Something seemed wrong about these (where did 1063 come from?), so I ran them again
£55 * 24 + £79 = £1320 + £79 = £1399 (contract 24 months)
£699 + £14*24= £1035
Difference between outright and not outright: £364
You can get on the iPhone upgrade programme (£33.56 /mo * 24 months) and you get apple care + interest free finance from apple:
£37.95 * 20 + £69 (upfront payment) + 24 * 14 = £1164 (£129 over the upfront cash in hand price, but you get 2 insurance events free)
I think the last option is the best if you want an iPhone, provided you don't use the upgrade option (you have to hand in your handset and it restarts the payment plan if you upgrade with them)

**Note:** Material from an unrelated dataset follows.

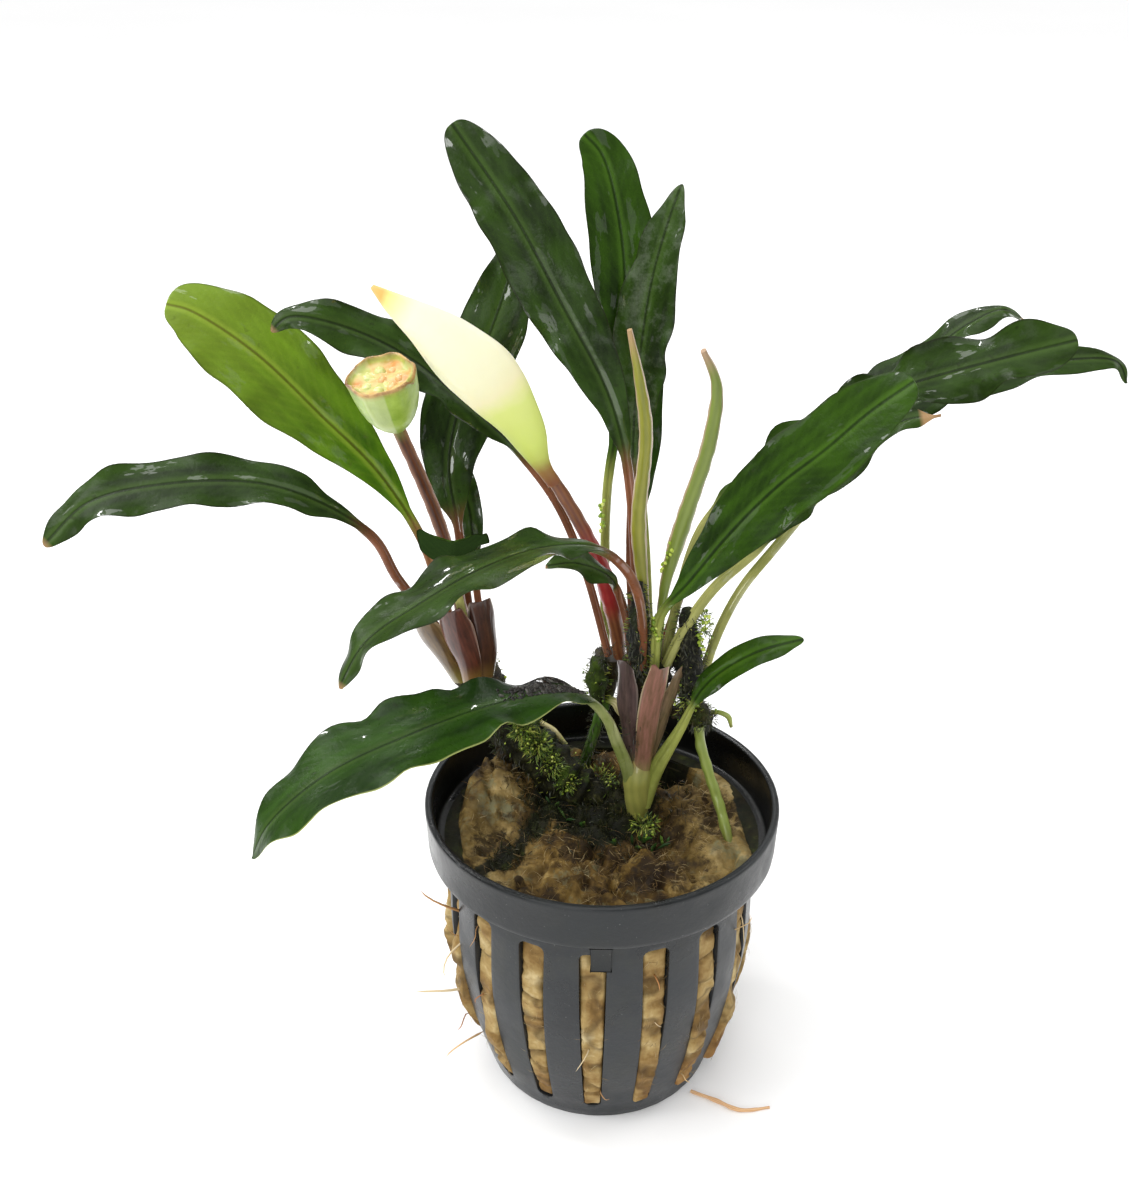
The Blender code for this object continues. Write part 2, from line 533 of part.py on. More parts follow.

Cost of the sim only contract: 14 * 24 = 336
Upfront cost + contract cost: 55 * 24 + 79 = 1399
1399 - 336 = 1063
Since the contract with the phone offers zilch in the way of extras the entire 1063 can be attributed to cost of phone + cost of credit for phone.
Ultimately we just used a different approach, but the end result of your math is the same as mine, £364 difference.
I use mine pretty much as you do but I do prefer a bigger screen than 4"
There is a lot of tech in that phone, I'm not an apple fan but having worked on chips to go into such phones I know the amount of effort company X puts in versus company Y to qualify 3rd party hardware going into their devices and some do a lot more due diligence than others.
Cheaper phones much like cheaper everything else is cheaper for a reason, mostly comes down to the compromises that have been made to get that product to market.
In addition I'll say having had some of my missus' Apple stuff fail I can't fault their replacement strategy vs my Sony/LG/Samsung stuff that's broke in the past, worth the premium for that alone if you can live with the Apple OS/ecosystem.
I had a ZTE Blade (first one) until the screen stopped responding. It was 90€ new at the time. I currently have an iPhone 5S which is actually my company phone so essentially free. I hate it though. Truth is I haven't bought a phone in about 7 years or so.